Herein, we developed novel Ce and Cu co-doped MoO₃ films for the first time using the facile and cost-effective spray pyrolysis technique on glass kept at 460 °C. The single phase of developed Ce and Cu co-doped MoO₃ films was approved by XRD analysis. The size of crystallites and texture coefficient values were estimated for all films. Low absorption and high optical transmission were noticed for the developed films. The optical transmission was reduced with doping, which was observed between 45 and 90%. The absorption edge of the films shifted to a higher wavelength with doping, and hence, the band gap of the fabricated films was found to be reduced from 3.85 to 3.28 eV with doping.
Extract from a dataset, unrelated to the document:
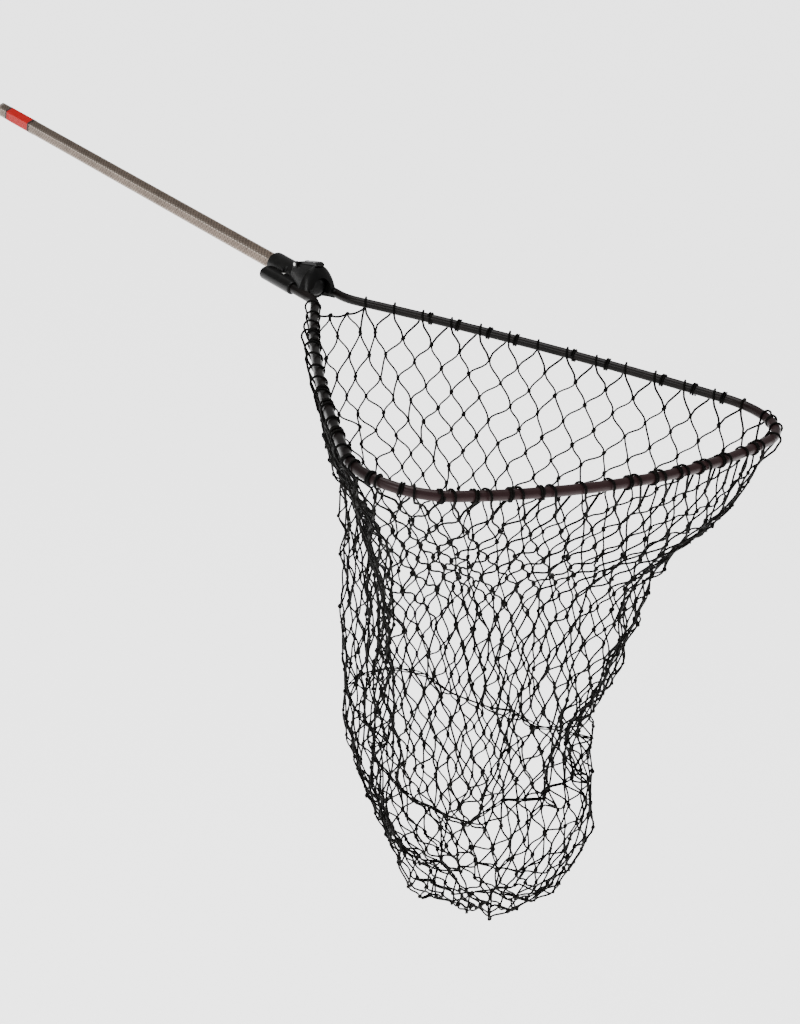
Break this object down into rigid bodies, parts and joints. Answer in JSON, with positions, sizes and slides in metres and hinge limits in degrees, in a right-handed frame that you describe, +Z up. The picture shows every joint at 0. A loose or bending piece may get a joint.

The photocatalytic degradation of Eosin-Y dye in the presence of the developed films was investigated. The photocatalytic results indicate that the film of MoO₃ with 2% Ce and 1% Cu co-doping is the most effective catalyst for dye degradation within a 3h period. The outcomes signify that 2% Ce and 1% Cu co-doped MoO₃ films are highly useful for the removal of hazardous Eosin-Y dye from wastewater. Hence, the prepared films of MoO₃ with Ce and Cu combination can be used as excellent photocatalysts in degrading harmful dyes.